The win, played March 28, 2026, at Golden 1 Center in Sacramento, California, punches TCU’s ticket to the Elite Eight for the second consecutive year. The No. 3 seed Horned Frogs, now 32-5 on the season, turned aside a scrappy No. 10 seed Virginia squad that had already engineered multiple upsets just to reach this stage. It’s a testament to how far this TCU program has come — and a reminder of just how dangerous they can be when both stars are firing.

Suarez and Miles Put on a Show

Suarez was the headliner. The forward finished with 33 points and 10 rebounds, a performance that had Sacramento buzzing well before the final buzzer. She was physical, efficient, and relentless — the kind of player who makes opposing coaches age in real time. Pre-game, analysts noted her as a key matchup concern for Virginia, and she proved every word of it correct.

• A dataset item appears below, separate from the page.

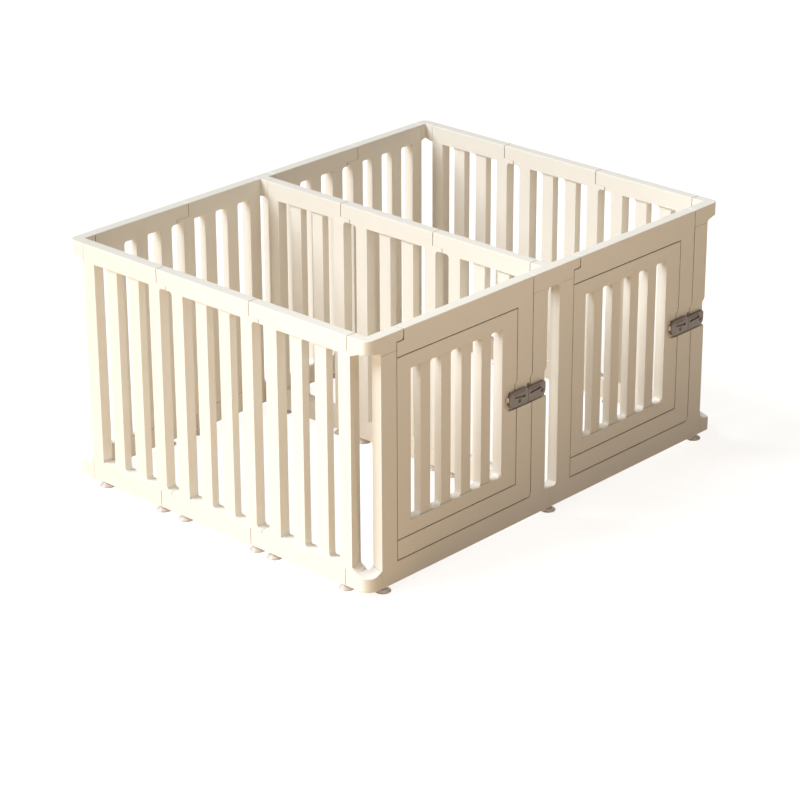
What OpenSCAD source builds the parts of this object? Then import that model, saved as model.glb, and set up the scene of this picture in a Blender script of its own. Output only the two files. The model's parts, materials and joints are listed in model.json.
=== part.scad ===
/* [Walls] */
// Height of a wall from the underside of its bottom rail to its top
wall_h = 600; // [560:1:650]
// Thickness of every wall
wall_t = 28; // [26:1:32]
// Width of one slotted panel
panel_w = 259; // [240:1:280]
// Width of an upright bar in a panel
bar_w = 36; // [30:1:40]
// Number of upright slots in a panel
slot_count = 3; // [2:1:4]
// Open gap between two panels of a side wall
side_gap = 41; // [36:1:50]
// Number of panels along a side wall
side_panels = 3; // [3:1:3]
// Distance from the outer corner to the first panel of a side wall
side_offset = 52; // [46:1:60]
// Height of the top rail above the slots
top_rail = 44; // [42:1:50]
// Height of the bottom rail below the slots
bottom_rail = 51; // [50:1:56]
// Depth by which the inner bars are set back from the rails
bar_recess = 3.5; // [2:0.5:5]
// Corner radius of every slot
slot_r = 9; // [4:1:12]

/* [Corners] */
// Corner radius of the four top pieces, in plan
top_round = 20; // [10:1:20]
// Corner radius of the front left base piece, in plan
base_round = 28; // [10:1:28]
// Corner radius of the other three base pieces, in plan
base_tight_round = 12; // [6:1:14]
// Radius of the flare under the front right top piece, beside its post
top_flare = 14; // [8:1:16]
// Radius of the flare on the front right base piece, beside its post
base_flare = 28; // [16:1:29]

/* [Doors] */
// Distance from the outer corner to the nearest door post
post_offset = 42; // [36:1:48]
// Width of a door post
post_w = 49.5; // [49:0.5:56]
// Clear width between the two posts of a doorway
doorway_w = 454; // [450:1:460]
// Width of the open slot between the two doorways
tee_slot = 42; // [38:1:46]
// Gap between a moving door and what surrounds it
door_gap = 2; // [1:0.1:2]
// Width of the gate's free stile
gate_stile = 51.5; // [50:0.5:56]
// Top of the gate's bottom rail
gate_sill = 100.2; // [96:0.1:104]
// Underside of the gate's top rail
gate_head = 538.6; // [530:0.1:542]
// Number of slots in the leaf
leaf_slots = 5; // [3:1:5]
// Width of a leaf slot
leaf_slot_w = 35.1; // [30:0.1:38]
// Width of a bar between two leaf slots
leaf_bar_w = 31.8; // [28:0.1:34]
// Height of the plain border above and below the leaf's slots
leaf_border = 35; // [30:1:40]

/* [Hinges] */
// Distance from the doorway's edge to the hinge axis
hinge_in = 18; // [17.5:0.5:18]
// Distance from the wall's outer face to the hinge axis
hinge_y = 5; // [5:0.5:5.5]
// Radius of a hinge pin
pin_r = 2; // [1.5:0.1:2.2]
// Reach of the hinge arm past the doorway's edge
arm_reach = 22.1; // [22:0.1:22.5]
// Height of the hinge arm
arm_h = 25; // [20:1:27]

/* [Latches] */
// Depth of the pocket that the latch lies in
pocket_d = 6; // [5:0.5:7]
// Upward travel that releases a latch
latch_travel = 12; // [8:1:22]
// Height of the plate over the leaf
leaf_plate_h = 38; // [36:1:40]
// Height of the plate over the gate's stile and the post
gate_plate_h = 35; // [34:1:38]
// Height of the underside of the latch plates at rest
latch_z = 297; // [290:1:300]

/* [Feet] */
// Height of a suction foot below the rails
foot_h = 14; // [12:1:16]
// Radius of a suction foot at the floor
foot_r = 19; // [16:0.5:20]

/* [Hidden] */
$fn = 64;
wall_names = ["left", "divider", "right"];

cream = [0.93, 0.90, 0.82];
latch_grey = [0.50, 0.45, 0.41];
steel = [0.72, 0.72, 0.72];
screw_dark = [0.20, 0.16, 0.13];
foot_pink = [0.92, 0.84, 0.80];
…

Miles, meanwhile, did what Miles does. The TCU floor general posted 28 points, 10 rebounds, and seven assists — a stat line that borders on absurd for a guard in a tournament game. She enters this postseason averaging 19.4 points and 6.6 assists per game on the year, and she’s doing nothing to suggest a slowdown is coming.

That’s the thing about TCU’s offense — it doesn’t ask you to pick a weakness. Contain Miles and Suarez makes you pay. Double Suarez and Miles carves you apart in transition. Virginia, to their credit, had no clean answer for either of them.

Virginia’s Cinderella Run Comes to an End

How far had the Cavaliers come? Far enough that nobody expected them here. Virginia entered the tournament as a No. 10 seed at 22-11, a team that had already knocked off higher seeds just to reach the Sweet 16. That kind of run builds belief. It also builds fatigue — and eventually, it meets a wall.

That wall was TCU. The Horned Frogs were installed as 9.5-point favorites before tip-off, with moneyline odds sitting at -500 — figures that reflected the sizable gap between these two programs on paper. Pre-game projections pegged the total at 130.5 points, with most forecasters calling for something in the neighborhood of TCU 73, Virginia 63. The Frogs covered, and then some.

Still, Virginia’s 22-win season and improbable tournament run is nothing to dismiss. They played with purpose all March. Saturday just wasn’t their night — and TCU made sure of it early.

What’s Next for TCU

The Horned Frogs now prepare for the Elite Eight, where the competition will stiffen considerably. But this is a team that’s been here before. TCU made the Elite Eight last season, too, and the core of this roster knows what that stage demands. With Miles orchestrating and Suarez punishing anyone who dares to leave her open, the Frogs aren’t just a program on the rise anymore. They’re a legitimate threat to cut down the nets.

Second straight Elite Eight. Sixty-one combined points from their two best players on the biggest stage of the year. Some programs spend decades chasing that kind of moment. TCU is starting to expect it.